Ces investissements dans les immobilisations sont presque quatre fois supérieurs aux dépréciations et amortissements : le compte de résultat n'est donc pas une mesure fiable de la capacité bénéficiaire de l'entreprise.
 
(2) La compagnie tire sur sa facilité de crédit bancaire (plus $285 millions) et réduit de $17 millions son endettement obligataire. Moyennant quelques ajustements là aussi, la somme de ces montants correspond bien à la hausse de l'endettement observée au bilan ($284 millions).
 
(3) La compagnie ne paie de dividendes qu'aux détenteurs de l'action préférentielle.

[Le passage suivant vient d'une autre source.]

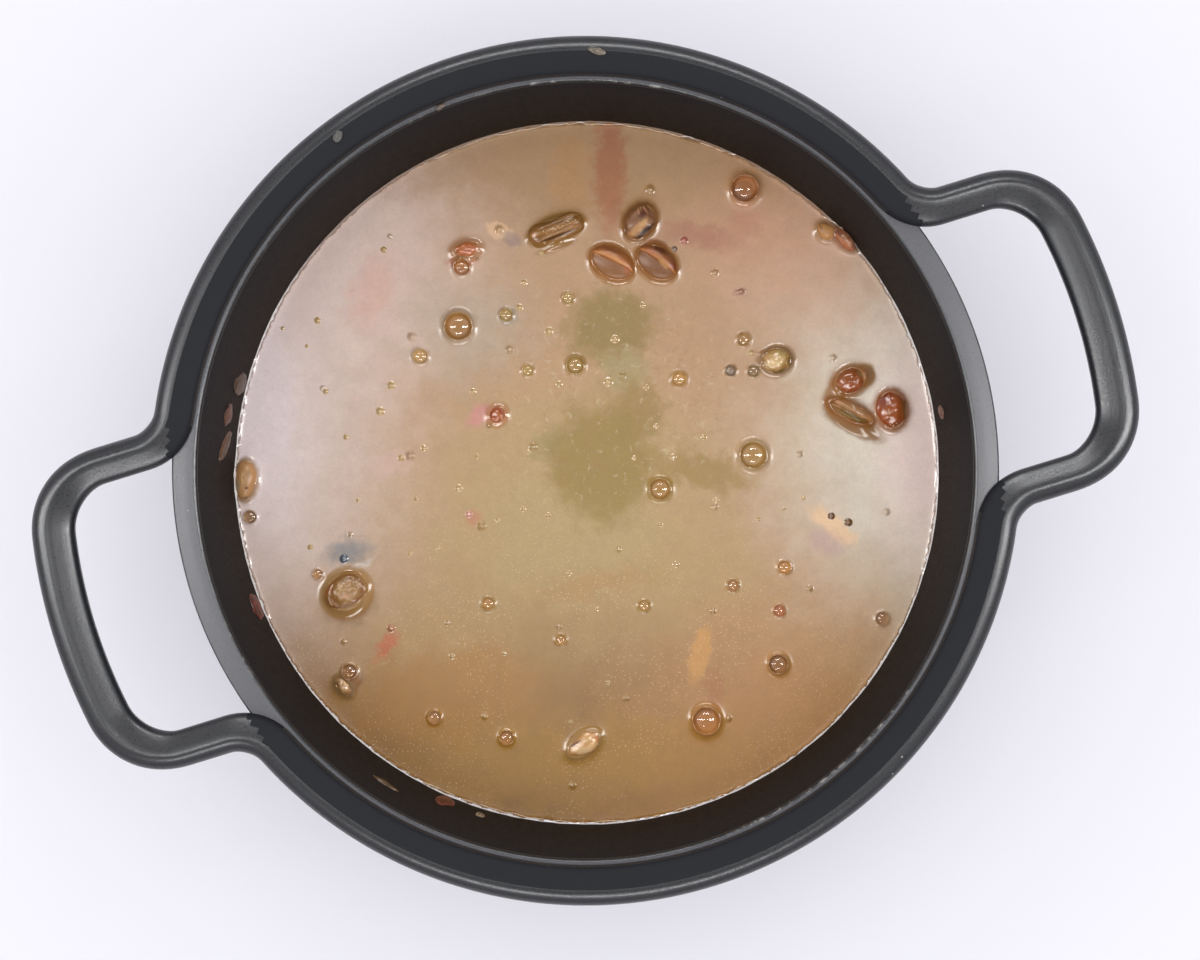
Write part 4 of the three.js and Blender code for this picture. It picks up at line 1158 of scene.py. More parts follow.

En l'état, les actionnaires ordinaires ne récupèrent rien en monnaie sonnante et trébuchante – ils devront donc faire leur beurre d'une supposée "création de valeur" grâce aux investissements réalisés par la compagnie.
 
Comme WPX emprunte entre 6 et 7%, ladite « création de valeur » – en bon Français : le rendement de ses investissements de croissance – devra être a minima supérieure à ce coût du capital pour effectivement rémunérer les actionnaires.

La main s’annonce difficile à jouer tant que le prix du baril ne remonte pas !
 
Ces quelques commentaires d'analyse n'ont pas vocation à exprimer de jugement définitif sur les mérites d'un investissement dans WPX, ou plus largement sur le talent ou la probité du management. Pour le suivre depuis des années, l'auteur ne doute ni de l'un ni de l'autre. 
 
Leur seul objectif est d'équiper les quelques investisseurs particuliers qui iront au bout de cette lecture de réflexes essentiels dans la lecture et la compréhension des comptes d'une entreprise cotée.
 
Aux dernières nouvelles, WPX vient d'annoncer (le 5 février dernier) la vente à hauteur de $700 millions de ses gisements historiques au Nouveau-Mexique. La compagnie devient ainsi un "pure player" complètement concentré sur ses gisements de pétrole du Texas et du Montana.
 
Très bienvenu, cet apport d'argent frais servira au désendettement. Nous l'avions compris, l'urgence était palpable : endettée, déficitaire, sans trésorerie et incapable d'honorer sa charge d'intérêts, la compagnie devait sans tarder normaliser sa situation.